#### Aim of the exercise
Begin at the first line and end at the line containing "return np.clip(1 - np.abs(layers(a, b, size, seed, 2))". Extract exactly those lines.

== Material provided

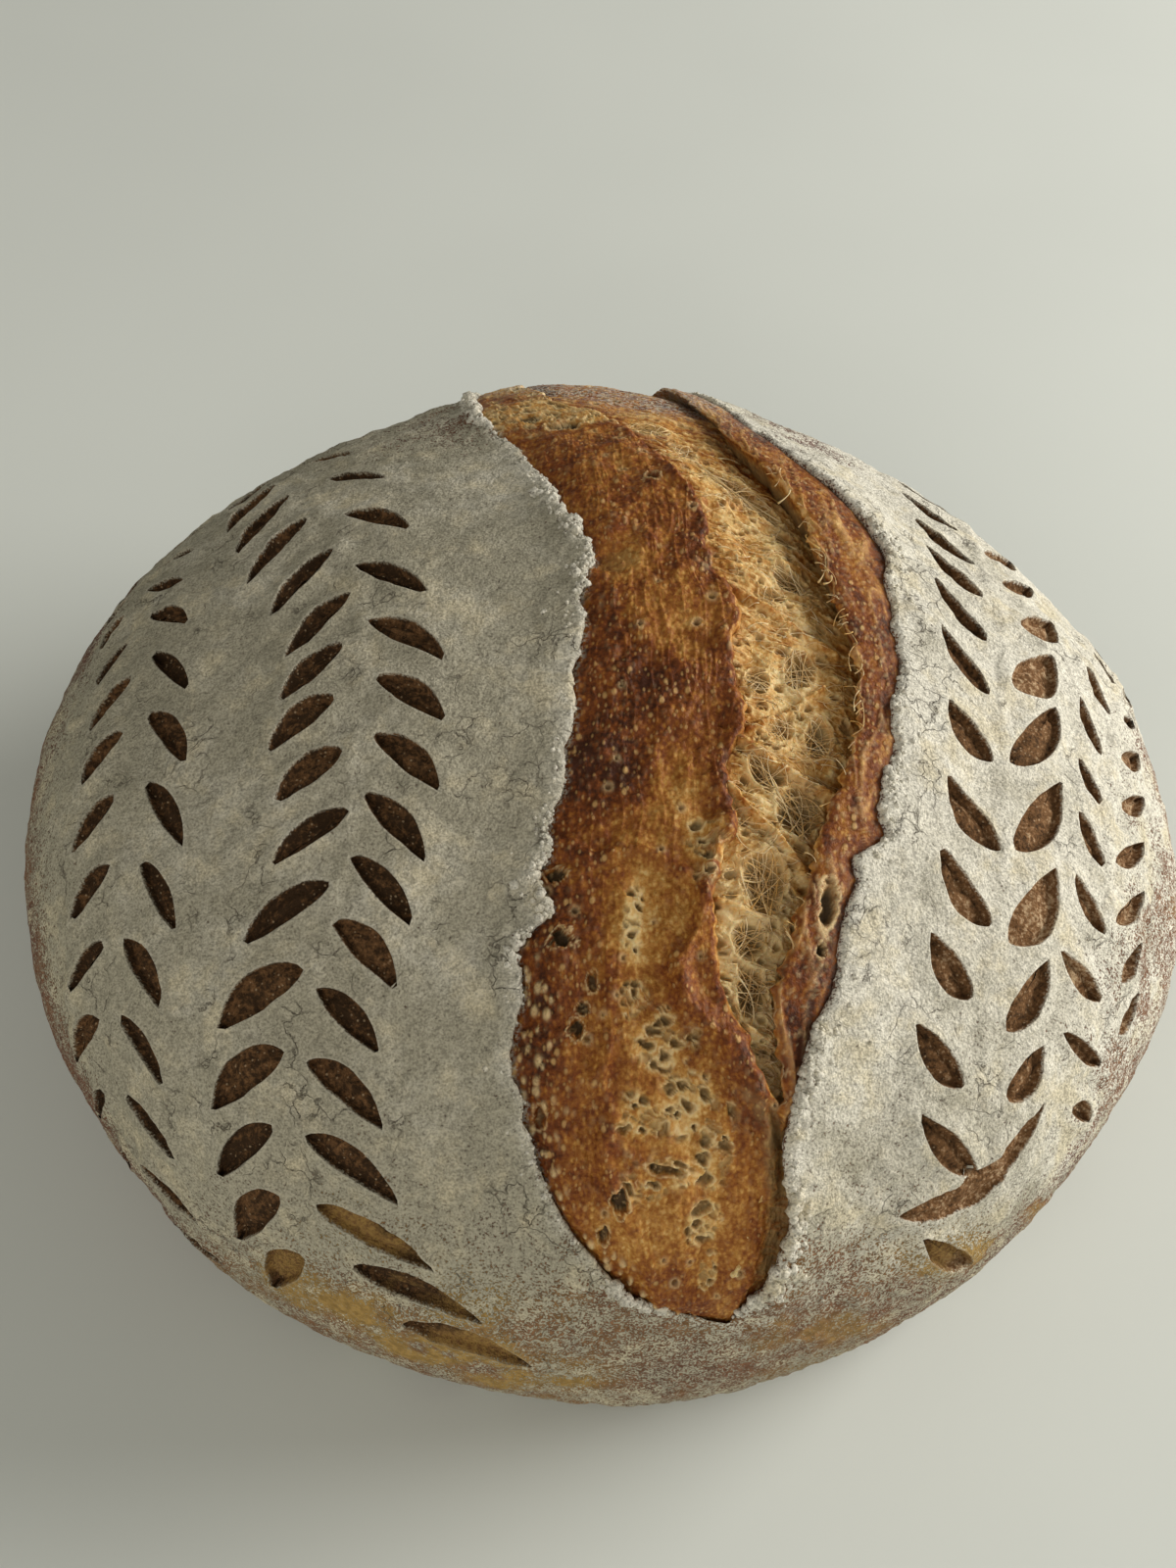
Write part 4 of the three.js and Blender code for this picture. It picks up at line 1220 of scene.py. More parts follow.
def hole_fields(a, b, size, seed, density, widest):
    """Round holes of all sizes: how far in each point lies, from 0 to 1, and how much on a thin rim."""
    nearest, _, chosen = cells(a, b, size, seed)
    radius = widest * (0.4 + 0.6 * chosen)
    there = filled(chosen, seed, 6, density)
    inside = np.where(there, smoothstep(radius, 0.5 * radius, nearest), 0)
    rim = np.where(there, hump(nearest, radius, 0.085), 0)
    return inside, rim


def comb_cells(a, b, size, seed, density):
    """Packed open cells with thin walls: how far in each point lies, and how much on a wall."""
    nearest, second, chosen = cells(a, b, size, seed)
    gap = second - nearest
    there = filled(chosen, seed, 6, density)
    inside = np.where(there, smoothstep(0.1, 0.42, gap), 0)
    return inside, np.where(there, hump(gap, 0, 0.1), 0)


def fibres(a, b, size, seed):
    """Thin ridges that run where noise crosses its middle value: 1 along their tops."""
    return np.clip(1 - np.abs(layers(a, b, size, seed, 2)) / 0.3, 0, 1) ** 1.5


def outward(line_a, line_b, side):
    """Directions square to a line, to its left (side -1) or its right (side 1), evened out along it."""
    weights = np.ones(25) / 25
    run_a, run_b = (np.convolve(np.pad(np.gradient(line), 12, mode="edge"), weights, "valid")
                    for line in (line_a, line_b))
    size = np.hypot(run_a, run_b) + 1e-9
    return side * run_b / size, -side * run_a / size


def bake_tone(a, b, base):
    """The tone of the bare crust, from 0 pale to 1 darkest."""
    tone = base + 0 * a
    for *place, change in BAKE_SPOTS:
        tone += change * spot(a, b, *place)
    return tone + 0.09 * layers(a, b, (6, 9), 91)


def crumb_share(b):
    """Beyond the back end of the brown tongue the whole opening is open crumb."""
    return smoothstep(46, 56, b)


def dusty_back(a, b):
    """The strip of brown, thinly floured crust behind the opening's open crumb."""
    return smoothstep(-7, 7, b + 0.3 * a - 71 + 5 * layers(a, b, (14, 9), 144))


def front_share(b):
    """Towards the front tip the crust reaches the right lip, and the ear and the hollow end."""
    return smoothstep(-82, -92, b)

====

#### Answer
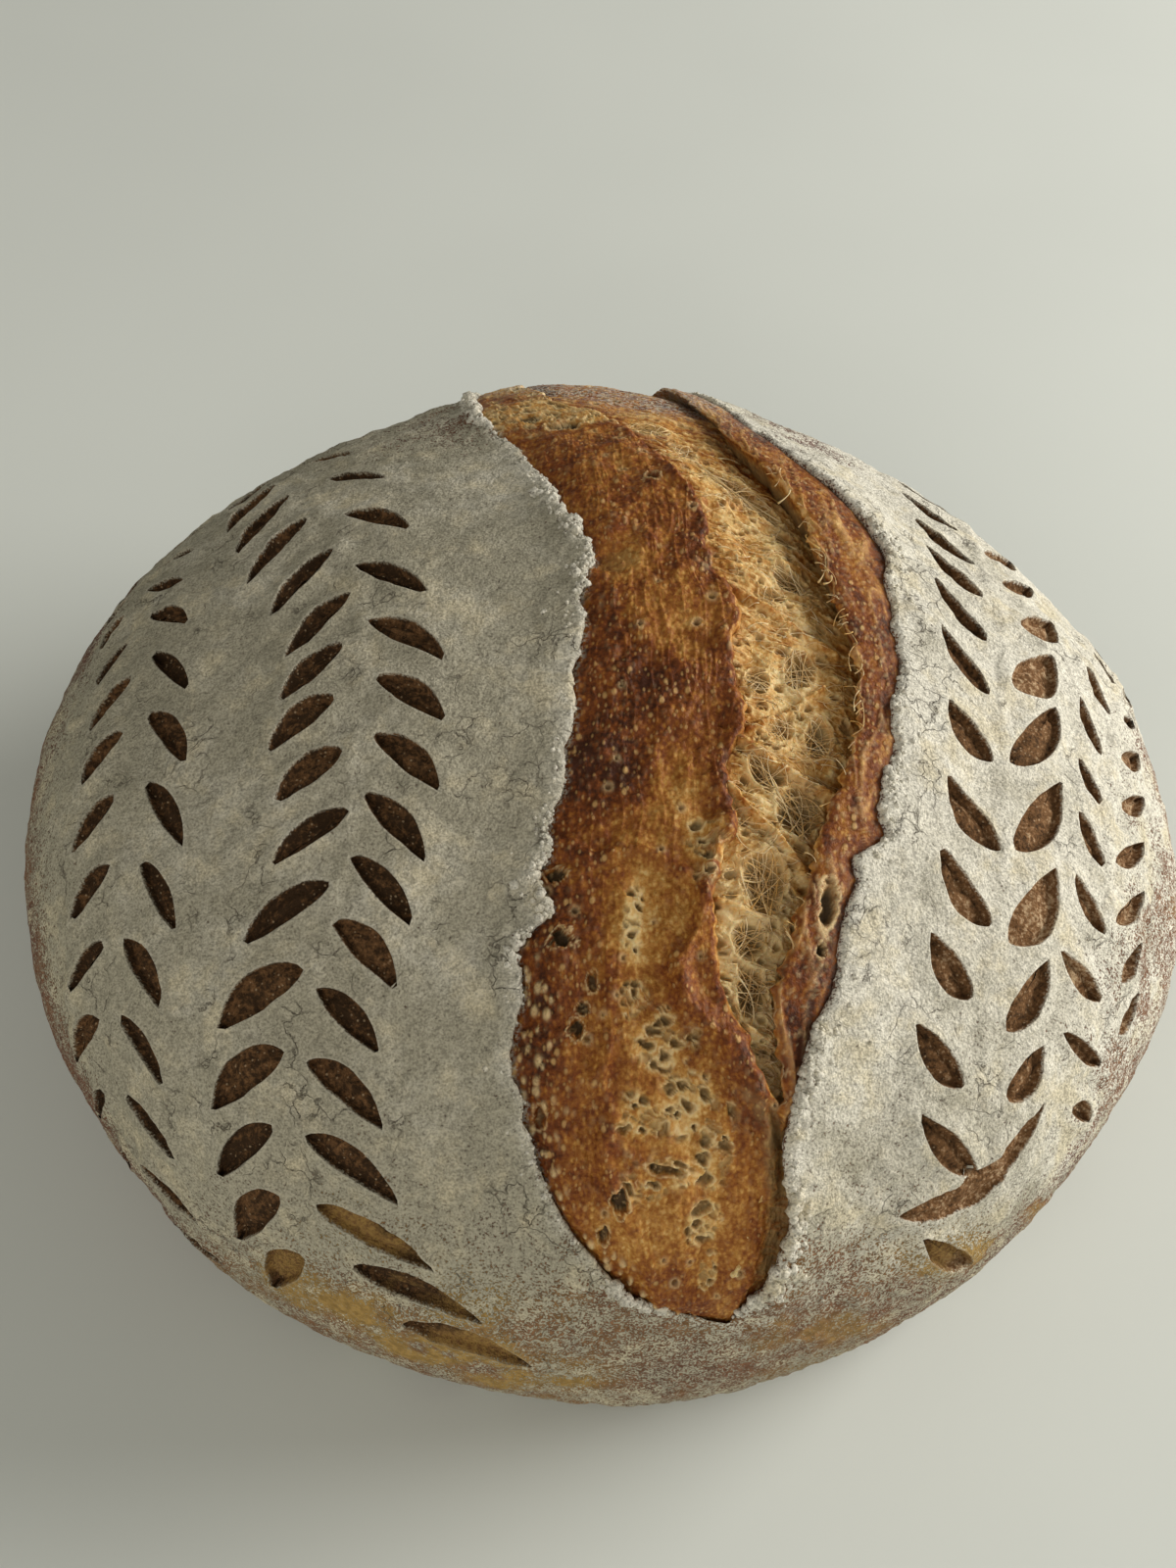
Write part 4 of the three.js and Blender code for this picture. It picks up at line 1220 of scene.py. More parts follow.
def hole_fields(a, b, size, seed, density, widest):
    """Round holes of all sizes: how far in each point lies, from 0 to 1, and how much on a thin rim."""
    nearest, _, chosen = cells(a, b, size, seed)
    radius = widest * (0.4 + 0.6 * chosen)
    there = filled(chosen, seed, 6, density)
    inside = np.where(there, smoothstep(radius, 0.5 * radius, nearest), 0)
    rim = np.where(there, hump(nearest, radius, 0.085), 0)
    return inside, rim


def comb_cells(a, b, size, seed, density):
    """Packed open cells with thin walls: how far in each point lies, and how much on a wall."""
    nearest, second, chosen = cells(a, b, size, seed)
    gap = second - nearest
    there = filled(chosen, seed, 6, density)
    inside = np.where(there, smoothstep(0.1, 0.42, gap), 0)
    return inside, np.where(there, hump(gap, 0, 0.1), 0)


def fibres(a, b, size, seed):
    """Thin ridges that run where noise crosses its middle value: 1 along their tops."""
    return np.clip(1 - np.abs(layers(a, b, size, seed, 2)) / 0.3, 0, 1) ** 1.5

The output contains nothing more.